What the task asks: Reproduce each of the lines word for word.

+-------+

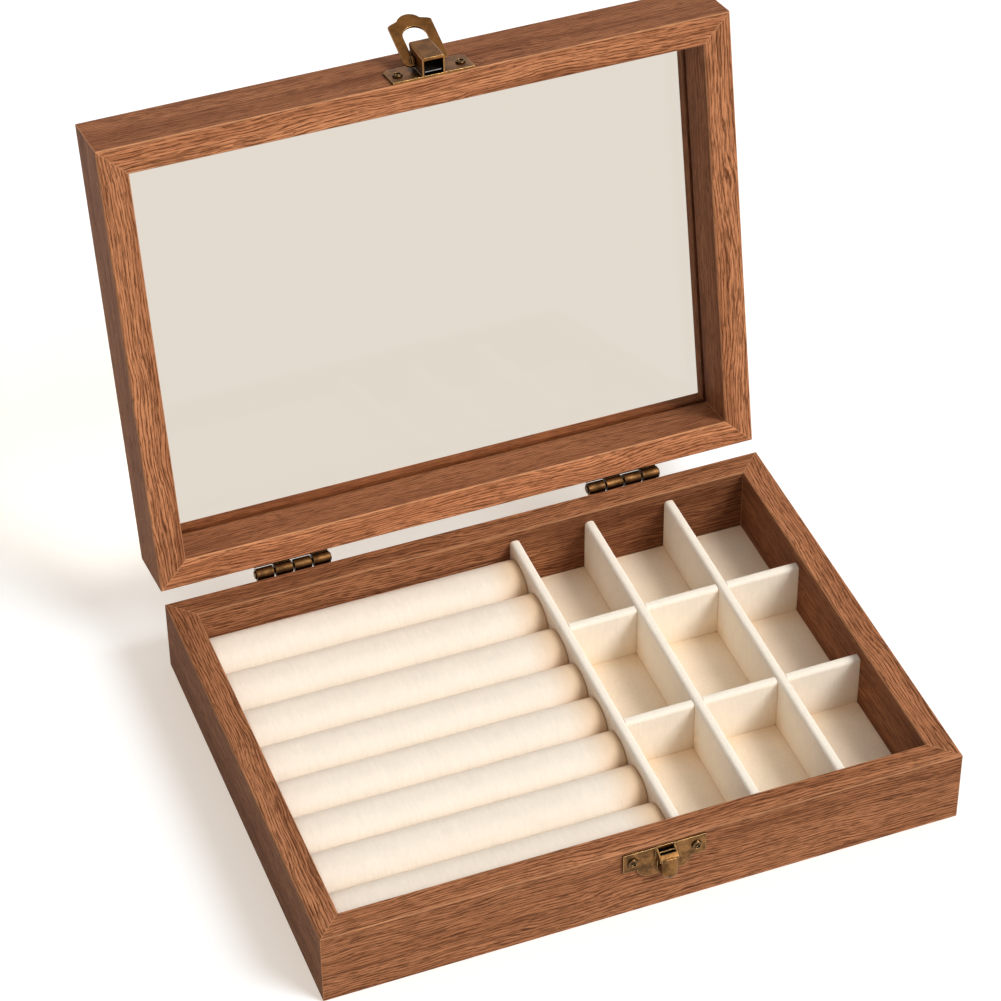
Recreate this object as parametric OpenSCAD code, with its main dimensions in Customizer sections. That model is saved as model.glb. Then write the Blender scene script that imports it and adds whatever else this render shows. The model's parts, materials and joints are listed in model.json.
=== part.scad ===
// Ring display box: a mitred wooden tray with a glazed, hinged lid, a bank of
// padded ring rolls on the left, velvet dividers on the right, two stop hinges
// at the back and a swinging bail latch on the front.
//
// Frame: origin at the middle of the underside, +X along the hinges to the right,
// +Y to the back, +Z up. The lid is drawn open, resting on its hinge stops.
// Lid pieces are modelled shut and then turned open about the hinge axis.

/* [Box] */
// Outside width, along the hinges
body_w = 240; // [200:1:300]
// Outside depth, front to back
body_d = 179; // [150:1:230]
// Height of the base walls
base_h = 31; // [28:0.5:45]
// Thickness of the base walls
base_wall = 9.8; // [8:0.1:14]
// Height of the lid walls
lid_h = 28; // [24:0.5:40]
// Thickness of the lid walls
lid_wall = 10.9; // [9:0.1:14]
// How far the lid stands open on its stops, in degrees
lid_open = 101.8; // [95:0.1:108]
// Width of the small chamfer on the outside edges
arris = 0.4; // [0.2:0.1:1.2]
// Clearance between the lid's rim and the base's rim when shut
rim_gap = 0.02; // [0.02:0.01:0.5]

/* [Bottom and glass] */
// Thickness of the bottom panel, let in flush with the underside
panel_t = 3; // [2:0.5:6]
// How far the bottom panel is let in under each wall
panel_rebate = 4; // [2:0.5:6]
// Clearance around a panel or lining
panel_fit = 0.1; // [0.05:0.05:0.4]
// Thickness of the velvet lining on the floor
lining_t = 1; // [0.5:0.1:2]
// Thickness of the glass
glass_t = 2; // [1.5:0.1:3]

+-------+

Answer to this problem:
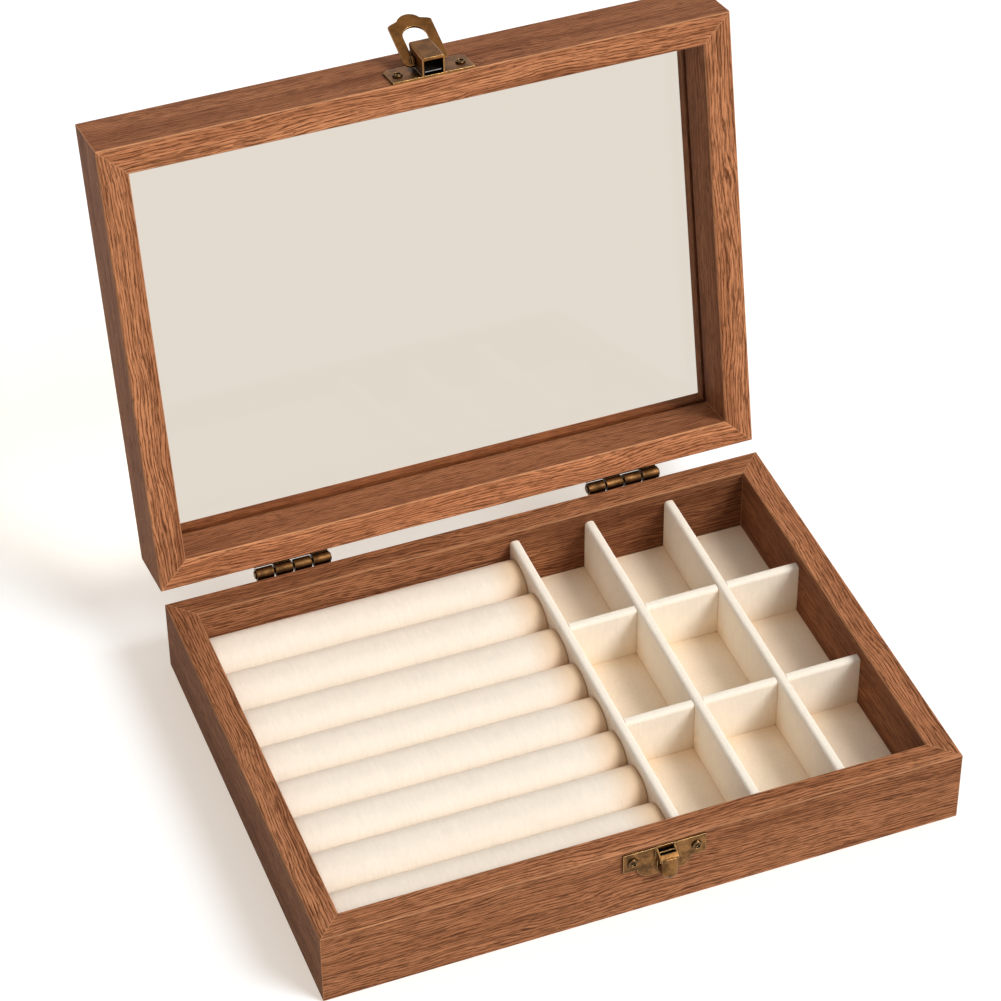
Recreate this object as parametric OpenSCAD code, with its main dimensions in Customizer sections. That model is saved as model.glb. Then write the Blender scene script that imports it and adds whatever else this render shows. The model's parts, materials and joints are listed in model.json.
=== part.scad ===
// Ring display box: a mitred wooden tray with a glazed, hinged lid, a bank of
// padded ring rolls on the left, velvet dividers on the right, two stop hinges
// at the back and a swinging bail latch on the front.
//
// Frame: origin at the middle of the underside, +X along the hinges to the right,
// +Y to the back, +Z up. The lid is drawn open, resting on its hinge stops.
// Lid pieces are modelled shut and then turned open about the hinge axis.

/* [Box] */
// Outside width, along the hinges
body_w = 240; // [200:1:300]
// Outside depth, front to back
body_d = 179; // [150:1:230]
// Height of the base walls
base_h = 31; // [28:0.5:45]
// Thickness of the base walls
base_wall = 9.8; // [8:0.1:14]
// Height of the lid walls
lid_h = 28; // [24:0.5:40]
// Thickness of the lid walls
lid_wall = 10.9; // [9:0.1:14]
// How far the lid stands open on its stops, in degrees
lid_open = 101.8; // [95:0.1:108]
// Width of the small chamfer on the outside edges
arris = 0.4; // [0.2:0.1:1.2]
// Clearance between the lid's rim and the base's rim when shut
rim_gap = 0.02; // [0.02:0.01:0.5]

/* [Bottom and glass] */
// Thickness of the bottom panel, let in flush with the underside
panel_t = 3; // [2:0.5:6]
// How far the bottom panel is let in under each wall
panel_rebate = 4; // [2:0.5:6]
// Clearance around a panel or lining
panel_fit = 0.1; // [0.05:0.05:0.4]
// Thickness of the velvet lining on the floor
lining_t = 1; // [0.5:0.1:2]
// Thickness of the glass
glass_t = 2; // [1.5:0.1:3]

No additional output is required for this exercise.